— START —

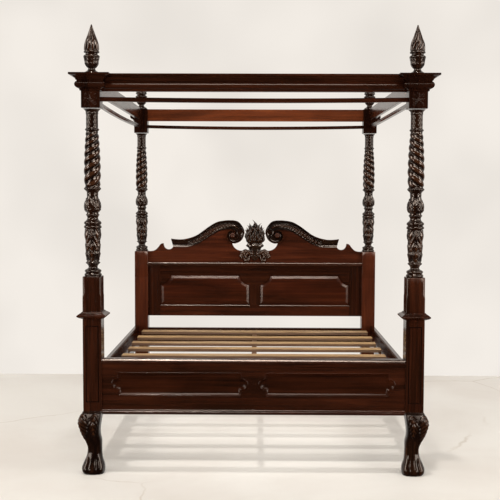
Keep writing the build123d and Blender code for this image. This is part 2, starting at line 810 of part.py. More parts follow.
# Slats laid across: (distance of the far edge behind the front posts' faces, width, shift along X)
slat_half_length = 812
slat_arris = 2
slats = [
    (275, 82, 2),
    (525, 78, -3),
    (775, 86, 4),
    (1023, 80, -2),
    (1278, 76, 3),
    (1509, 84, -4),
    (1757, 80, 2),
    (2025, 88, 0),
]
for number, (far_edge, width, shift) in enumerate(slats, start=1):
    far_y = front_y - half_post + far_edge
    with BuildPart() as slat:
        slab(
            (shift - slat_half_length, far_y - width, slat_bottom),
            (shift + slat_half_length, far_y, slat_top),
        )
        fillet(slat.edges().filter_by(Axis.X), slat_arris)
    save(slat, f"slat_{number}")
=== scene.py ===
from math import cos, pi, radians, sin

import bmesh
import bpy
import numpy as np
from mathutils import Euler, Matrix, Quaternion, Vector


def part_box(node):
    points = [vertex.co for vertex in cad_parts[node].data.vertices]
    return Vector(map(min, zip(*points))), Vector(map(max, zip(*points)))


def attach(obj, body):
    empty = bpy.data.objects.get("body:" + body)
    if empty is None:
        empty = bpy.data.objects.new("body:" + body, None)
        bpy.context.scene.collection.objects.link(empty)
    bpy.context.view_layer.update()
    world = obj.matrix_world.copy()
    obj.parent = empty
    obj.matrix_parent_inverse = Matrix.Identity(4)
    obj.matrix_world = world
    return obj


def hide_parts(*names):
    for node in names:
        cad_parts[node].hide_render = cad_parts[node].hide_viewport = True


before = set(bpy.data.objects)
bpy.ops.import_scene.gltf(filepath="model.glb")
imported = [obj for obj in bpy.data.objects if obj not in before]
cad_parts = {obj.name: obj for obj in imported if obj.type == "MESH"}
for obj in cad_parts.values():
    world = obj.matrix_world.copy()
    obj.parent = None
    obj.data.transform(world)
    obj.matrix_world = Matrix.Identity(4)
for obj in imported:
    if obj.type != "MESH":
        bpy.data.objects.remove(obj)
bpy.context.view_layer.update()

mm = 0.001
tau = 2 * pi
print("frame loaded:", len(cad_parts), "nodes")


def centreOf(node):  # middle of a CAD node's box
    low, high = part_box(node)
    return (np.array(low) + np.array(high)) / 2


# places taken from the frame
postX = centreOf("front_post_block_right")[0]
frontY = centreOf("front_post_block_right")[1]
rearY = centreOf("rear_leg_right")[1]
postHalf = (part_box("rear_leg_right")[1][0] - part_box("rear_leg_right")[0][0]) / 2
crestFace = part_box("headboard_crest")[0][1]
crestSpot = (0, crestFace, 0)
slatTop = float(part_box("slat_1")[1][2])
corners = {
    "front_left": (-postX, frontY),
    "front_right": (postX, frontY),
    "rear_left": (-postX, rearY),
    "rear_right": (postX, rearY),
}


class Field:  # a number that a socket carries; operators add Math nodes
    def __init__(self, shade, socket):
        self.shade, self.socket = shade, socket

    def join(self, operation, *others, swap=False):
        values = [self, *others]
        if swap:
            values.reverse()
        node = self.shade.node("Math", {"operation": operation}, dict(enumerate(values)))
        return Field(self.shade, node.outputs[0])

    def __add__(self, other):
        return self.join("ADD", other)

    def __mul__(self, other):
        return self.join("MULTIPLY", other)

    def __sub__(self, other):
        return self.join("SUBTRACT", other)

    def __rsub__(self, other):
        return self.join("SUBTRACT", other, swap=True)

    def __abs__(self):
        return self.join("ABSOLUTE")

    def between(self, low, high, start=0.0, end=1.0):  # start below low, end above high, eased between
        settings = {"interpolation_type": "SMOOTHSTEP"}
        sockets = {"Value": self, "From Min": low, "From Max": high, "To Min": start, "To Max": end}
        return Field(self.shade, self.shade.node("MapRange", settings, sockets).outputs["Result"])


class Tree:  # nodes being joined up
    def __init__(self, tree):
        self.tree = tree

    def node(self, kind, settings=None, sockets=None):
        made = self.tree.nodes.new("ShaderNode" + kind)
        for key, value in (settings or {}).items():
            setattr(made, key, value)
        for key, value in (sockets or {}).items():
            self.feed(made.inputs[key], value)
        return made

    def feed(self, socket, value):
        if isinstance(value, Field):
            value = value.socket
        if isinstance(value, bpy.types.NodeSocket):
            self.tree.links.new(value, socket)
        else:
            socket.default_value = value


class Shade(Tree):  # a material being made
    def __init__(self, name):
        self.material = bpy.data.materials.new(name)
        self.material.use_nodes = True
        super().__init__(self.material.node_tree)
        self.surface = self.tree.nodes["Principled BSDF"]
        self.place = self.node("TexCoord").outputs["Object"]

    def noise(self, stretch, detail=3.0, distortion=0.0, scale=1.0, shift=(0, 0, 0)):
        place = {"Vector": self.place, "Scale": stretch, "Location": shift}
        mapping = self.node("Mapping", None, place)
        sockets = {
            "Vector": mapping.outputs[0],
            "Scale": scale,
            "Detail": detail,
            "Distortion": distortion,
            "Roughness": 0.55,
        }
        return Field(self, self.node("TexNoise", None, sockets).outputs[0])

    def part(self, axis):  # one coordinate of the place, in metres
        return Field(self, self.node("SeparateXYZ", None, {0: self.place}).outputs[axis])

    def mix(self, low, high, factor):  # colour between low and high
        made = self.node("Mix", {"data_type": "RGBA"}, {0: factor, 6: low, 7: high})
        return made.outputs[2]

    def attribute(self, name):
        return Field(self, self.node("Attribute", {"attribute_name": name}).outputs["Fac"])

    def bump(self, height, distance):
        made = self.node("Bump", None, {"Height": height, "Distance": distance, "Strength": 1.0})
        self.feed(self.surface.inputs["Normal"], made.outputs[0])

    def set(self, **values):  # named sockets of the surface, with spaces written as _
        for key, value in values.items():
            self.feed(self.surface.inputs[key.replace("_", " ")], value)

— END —

▸ **To do**
Within the material above, extract exactly the lines that start at the line containing "for node in" and stop after the line containing "self.shade, self.socket = shade, socket", and only those.

▸ **Written response**
    for node in names:
        cad_parts[node].hide_render = cad_parts[node].hide_viewport = True


before = set(bpy.data.objects)
bpy.ops.import_scene.gltf(filepath="model.glb")
imported = [obj for obj in bpy.data.objects if obj not in before]
cad_parts = {obj.name: obj for obj in imported if obj.type == "MESH"}
for obj in cad_parts.values():
    world = obj.matrix_world.copy()
    obj.parent = None
    obj.data.transform(world)
    obj.matrix_world = Matrix.Identity(4)
for obj in imported:
    if obj.type != "MESH":
        bpy.data.objects.remove(obj)
bpy.context.view_layer.update()

mm = 0.001
tau = 2 * pi
print("frame loaded:", len(cad_parts), "nodes")


def centreOf(node):  # middle of a CAD node's box
    low, high = part_box(node)
    return (np.array(low) + np.array(high)) / 2


# places taken from the frame
postX = centreOf("front_post_block_right")[0]
frontY = centreOf("front_post_block_right")[1]
rearY = centreOf("rear_leg_right")[1]
postHalf = (part_box("rear_leg_right")[1][0] - part_box("rear_leg_right")[0][0]) / 2
crestFace = part_box("headboard_crest")[0][1]
crestSpot = (0, crestFace, 0)
slatTop = float(part_box("slat_1")[1][2])
corners = {
    "front_left": (-postX, frontY),
    "front_right": (postX, frontY),
    "rear_left": (-postX, rearY),
    "rear_right": (postX, rearY),
}


class Field:  # a number that a socket carries; operators add Math nodes
    def __init__(self, shade, socket):
        self.shade, self.socket = shade, socket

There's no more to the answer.